The second element of a glossary object is the set of xis data for
the glossary: you can use the reference given in the xis property to
access the list of word IDs which makes up the instance set to access
the lemmatizations given in the corpus and traverse the context of any
instance.
{
"type": "glossary",
"project": "rimanum",
...
"lang": "akk-x-oldbab",
"entries": [
{
"headword": "DUMU.EDUBA[(military) scribe]N",
"id": "akk-x-oldbab.x000021",
"icount": "7",
"ipct": "100",
"xis": "akk.r00000",
"cf": "DUMU.EDUBA",
"gw": "(military) scribe",
"pos": "N",
"forms": [
{
"type": "form",
"id": "akk-x-oldbab.x000229",
"n": "DUMU.E₂.DUB.BA",
"icount": "4",
"ipct": "57",
"xis": "akk.r00001"
},
...
],
"norms": [
{
"id": "akk-x-oldbab.x000231",
"icount": "7",
"ipct": "100",
"xis": "akk.r00000",
"n": "DUMU.EDUBA",
"forms": [
{
"type": "normform",
"id": "akk-x-oldbab.x000232",
"ref": "akk-x-oldbab.x000229",
"icount": "4",
"ipct": "57",
"xis": "akk.r00001"
},
...
]
}
],
"senses": [
{
"type": "sense",
"id": "akk-x-oldbab.x000234",
"n": "DUMU.EDUBA[(military) scribe//(military) scribe]N'N",
"icount": "7",
"ipct": "100",
"xis": "akk.r00000",
"pos": "N",
"mng": "(military) scribe",
"forms": [
{
"type": "form",
"id": "akk-x-oldbab.x000235",
"n": "%akk-x-oldbab:DUMU.E₂.DUB.BA",
"icount": "4",
"ipct": "57",
"xis": "akk.r00001"
},
...
],
"norms": [
{
"id": "akk-x-oldbab.x000237",
"n": "DUMU.EDUBA",
"icount": "7",
"ipct": "100",
"xis": "akk.r00000"
}
],
"sigs": [
{
"type": "sig",
"id": "akk-x-oldbab.x000238",
"sig": "@rimanum%akk-x-oldbab:DUMU.E₂.DUB.BA.A=DUMU.EDUBA[(military) scribe//(military) scribe]N'N$DUMU.EDUBA",
"icount": "3",
"ipct": "43",
"xis": "akk.r00002"
},
...
]
}
]
},
...
},
"instances": {
"akk.r0019f": [
"rimanum:P405412.8.4"
],
"akk.r0019b": [
"rimanum:P405162.3.2",
"rimanum:P405163.3.2",
"rimanum:P405164.3.3",
"rimanum:P405165.4.3",
"rimanum:P405166.3.2",
"rimanum:P405167.3.3"
],
"akk.r001a1": [
"rimanum:P372792.5.4",
"rimanum:P405339.4.3",
"rimanum:P405373.4.6",
"rimanum:P405379.5.3"
],
...
- index-xxx.json: type "index"
- The index-xxx.json files are exports of a subset of the index
data created and used by the Oracc search engine, giving the keys the
indexer has generated from the input words and the locations in which
they occur in the corpus.

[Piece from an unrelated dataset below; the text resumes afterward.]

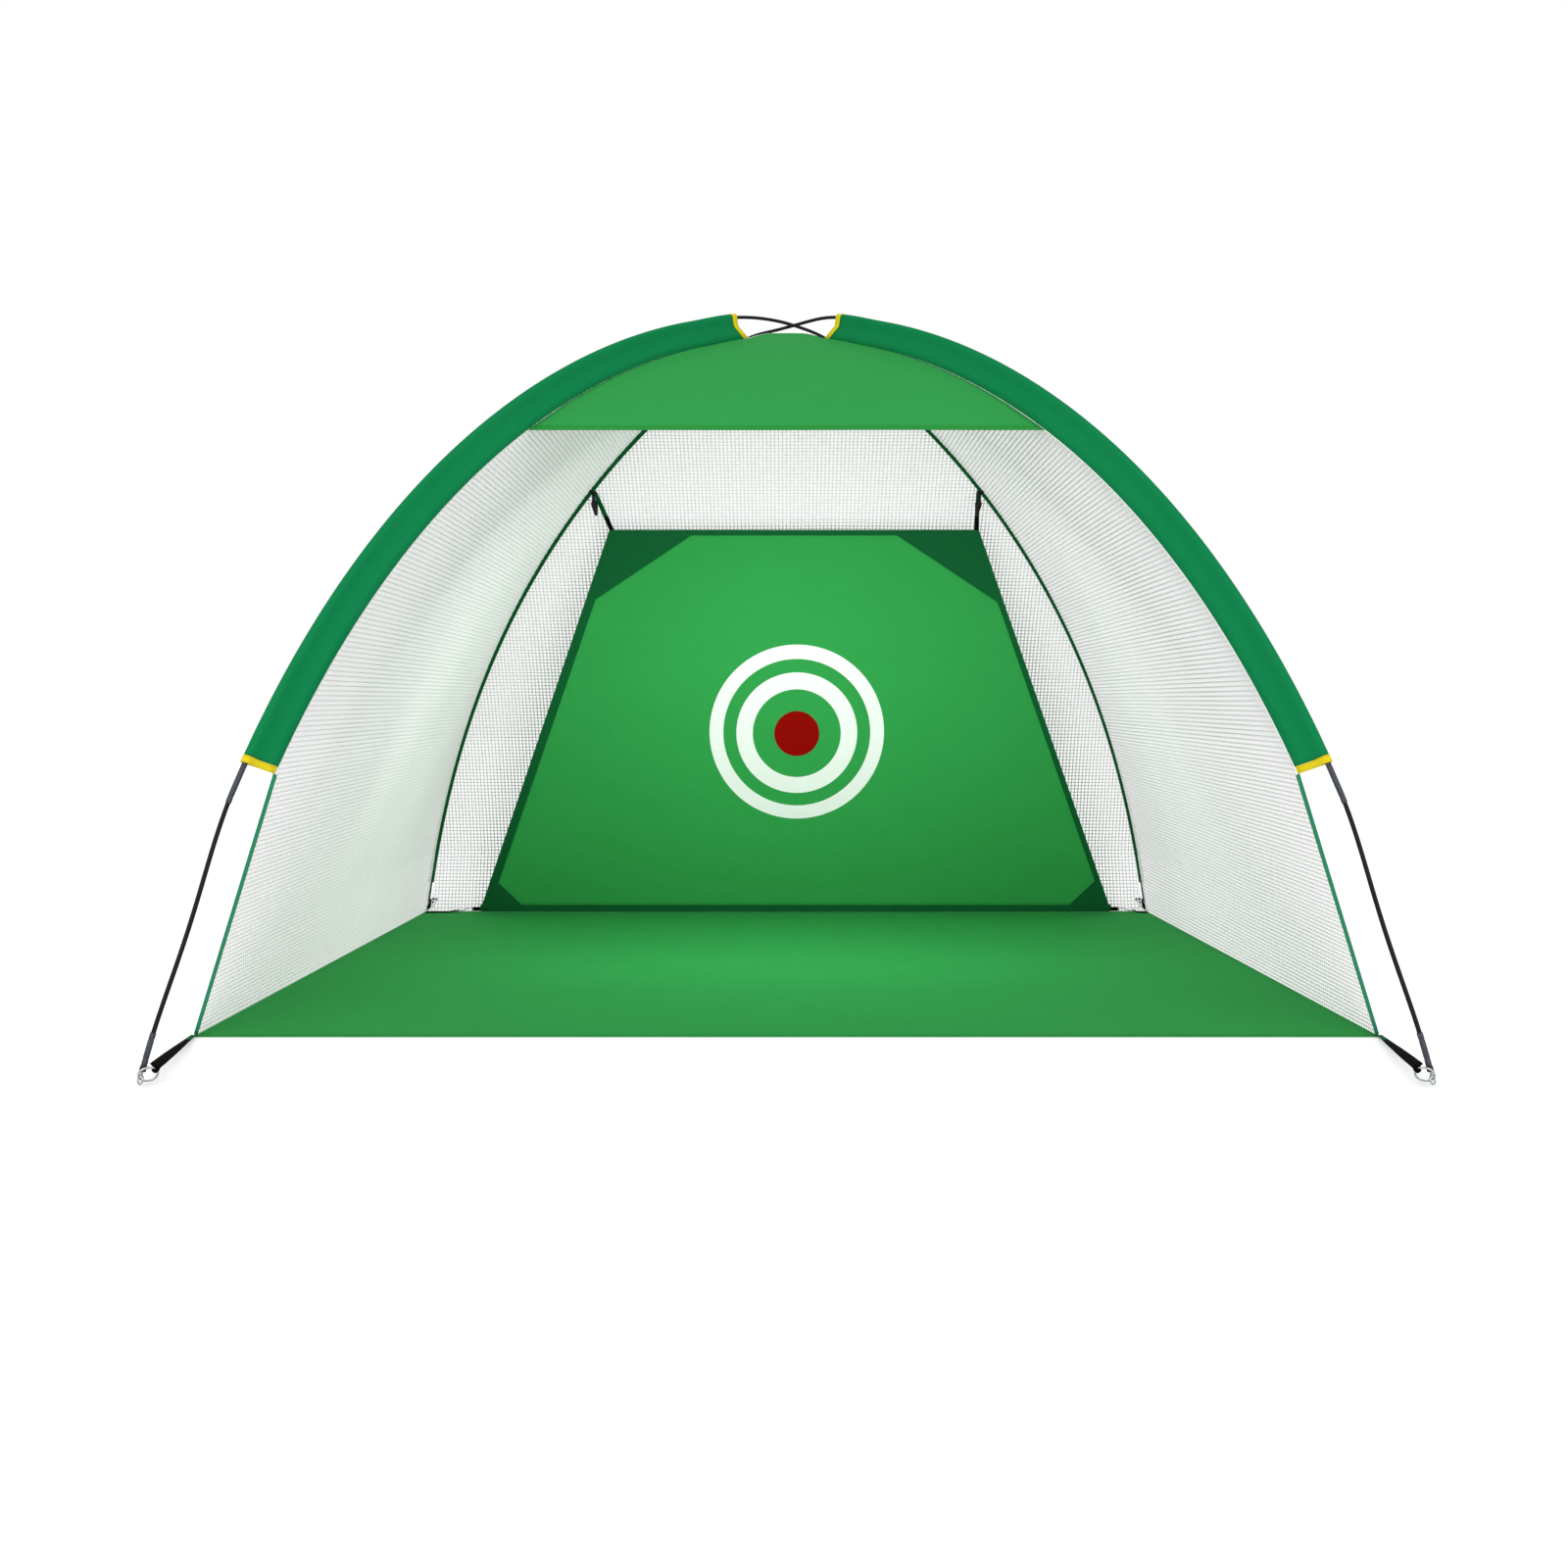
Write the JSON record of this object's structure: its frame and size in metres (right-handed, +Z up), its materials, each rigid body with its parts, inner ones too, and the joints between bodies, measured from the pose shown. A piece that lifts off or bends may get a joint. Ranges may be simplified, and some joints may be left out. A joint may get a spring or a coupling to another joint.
{
  "type": "golf chipping net",
  "caption": "Pop-up golf chipping net: crossing bent poles carry a netting cage with a hood, a floor sheet and a hung target sheet.",
  "frame": {"origin": "on the ground, in the middle of the bounding box's base, under the crossing poles' middle", "axes": "+Z up; the open front faces -Y; +X to the right as seen from the front, along the cage's width"},
  "size_m": [2.0374, 1.7635, 1.3783],
  "materials": {
    "fibreglass": "dark pultruded fibreglass, satin",
    "steel": "bright zinc plate",
    "sleeve_green": "woven polyester",
    "rear_sleeve_green": "woven polyester",
    "cloth_green": "woven polyester, printed on the target",
    "patch_green": "woven polyester",
    "edge_tape": "folded tape",
    "yellow_tape": "folded tape",
    "net_white": "fine knitted netting",
    "webbing": "black webbing",
    "clip_black": "moulded"
  },
  "bodies": {
    "cage": {"left_pole_section_1": "fibreglass", "left_pole_section_2": "fibreglass", "left_pole_section_3": "fibreglass", "left_pole_section_4": "fibreglass", "left_pole_section_5": "fibreglass", "left_pole_section_6": "fibreglass", "left_pole_section_7": "fibreglass", "left_pole_section_8": "fibreglass", "left_pole_section_9": "fibreglass", "right_pole_section_1": "fibreglass", "right_pole_section_2": "fibreglass", "right_pole_section_3": "fibreglass", "right_pole_section_4": "fibreglass", "right_pole_section_5": "fibreglass", "right_pole_section_6": "fibreglass", "right_pole_section_7": "fibreglass", "right_pole_section_8": "fibreglass", "right_pole_section_9": "fibreglass", "corner_pin_front_left": "steel", "corner_webbing_front_left": "webbing", "corner_pin_front_right": "steel", "corner_webbing_front_right": "webbing", "corner_pin_rear_left": "steel", "corner_webbing_rear_left": "webbing", "corner_pin_rear_right": "steel", "corner_webbing_rear_right": "webbing", "front_sleeve_left": "sleeve_green", "sleeve_binding_low_left": "yellow_tape", "sleeve_binding_top_left": "yellow_tape", "rear_sleeve_left": "rear_sleeve_green", "edge_tape_left": "edge_tape", "side_net_left": "net_white", "floor_hook_left": "steel", "floor_strap_left": "webbing", "front_sleeve_right": "sleeve_green", "sleeve_binding_low_right": "yellow_tape", "sleeve_binding_top_right": "yellow_tape", "rear_sleeve_right": "rear_sleeve_green", "edge_tape_right": "edge_tape", "side_net_right": "net_white", "floor_hook_right": "steel", "floor_strap_right": "webbing", "rear_net": "net_white", "hood": "cloth_green", "floor_sheet": "cloth_green"},
    "target": {"target_sheet": "cloth_green", "target_patch_upper_left": "patch_green", "target_patch_upper_right": "patch_green", "target_patch_lower_left": "patch_green", "target_patch_lower_right": "patch_green", "target_clip_left": "clip_black", "target_clip_right": "clip_black", "target_strap_left": "rear_sleeve_green", "target_strap_right": "rear_sleeve_green", "target_tab_left": "webbing", "target_tab_right": "webbing"},
    "ring_front_left": {"corner_ring_front_left": "steel"},
    "ring_front_right": {"corner_ring_front_right": "steel"},
    "ring_rear_left": {"corner_ring_rear_left": "steel"},
    "ring_rear_right": {"corner_ring_rear_right": "steel"}
  },
  "joints": [
    {"name": "target_drop", "type": "hinge", "parent": "cage", "child": "target", "pos_m": [0, 0.7825, 0.012], "axis": [1, 0, 0], "range_deg": [0, 69], "stiffness_Nm_per_rad": 10, "springref_deg": -17.19},
    {"name": "ring_swing_front_left", "type": "hinge", "parent": "cage", "child": "ring_front_left", "pos_m": [-0.9339, -0.87213, 0.01648], "axis": [0.8285, 0.0614, 0.5567], "range_deg": [-10, 10]},
    {"name": "ring_swing_front_right", "type": "hinge", "parent": "cage", "child": "ring_front_right", "pos_m": [0.9339, -0.87213, 0.01648], "axis": [-0.8285, 0.0614, 0.5567], "range_deg": [-10, 10]},
    {"name": "ring_swing_rear_left", "type": "hinge", "parent": "cage", "child": "ring_rear_left", "pos_m": [-1.00098, 0.8722, 0.0165], "axis": [0.8285, -0.0614, 0.5567], "range_deg": [-10, 10]},
    {"name": "ring_swing_rear_right", "type": "hinge", "parent": "cage", "child": "ring_rear_right", "pos_m": [1.00098, 0.8722, 0.0165], "axis": [-0.8285, -0.0614, 0.5567], "range_deg": [-10, 10]}
  ]
}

These keys may have been normalized using a
variety of processes: accents are rendered as numeric indices; case may
be foled; for English translation indexes a stemmer is used so that,
e.g., "received" and "receives" will be gathered together under
"receive" in the index.
{
"type": "index",
"project":"rimanum",
"name": "cat",
"keys": [{
"key": "1",
"count": "16",
"instances": [
"rimanum:P405220","rimanum:P405220","rimanum:P405246","rimanum:P405246","rimanum:P405313","rimanum:P405313","
]},{
"key": "3",
"count": "16",
"instances": [
"rimanum:P405225","rimanum:P405225","rimanum:P405229","rimanum:P405229","rimanum:P405248","rimanum:P405248","
]},{
"key": "5",
"count": "11",
"instances": [
"rimanum:P405212","rimanum:P405212","rimanum:P405250","rimanum:P405250","rimanum:P405317","rimanum:P405317","
]},{
"key": "6",
"count": "11",
"instances": [
"rimanum:P405219","rimanum:P405219","rimanum:P405251","rimanum:P405251","rimanum:P405284","rimanum:P405318","
]},{
The text IDs are always qualified with a project name because any
project can use texts from other projects. For "txt", "lem" and "tra"
index types, the instances are given as word IDs, so they can be used to
locate the instance in the text edition. A simple way of displaying
instances is to use the URL http://oracc.org/PROJECT/INSTANCE_ID/html
, e.g., http://oracc.org/rimanum/P405219.4.1/html
. If you omit the "/html" the text is loaded into the Oracc pager instead of retrieving the simple HTML version.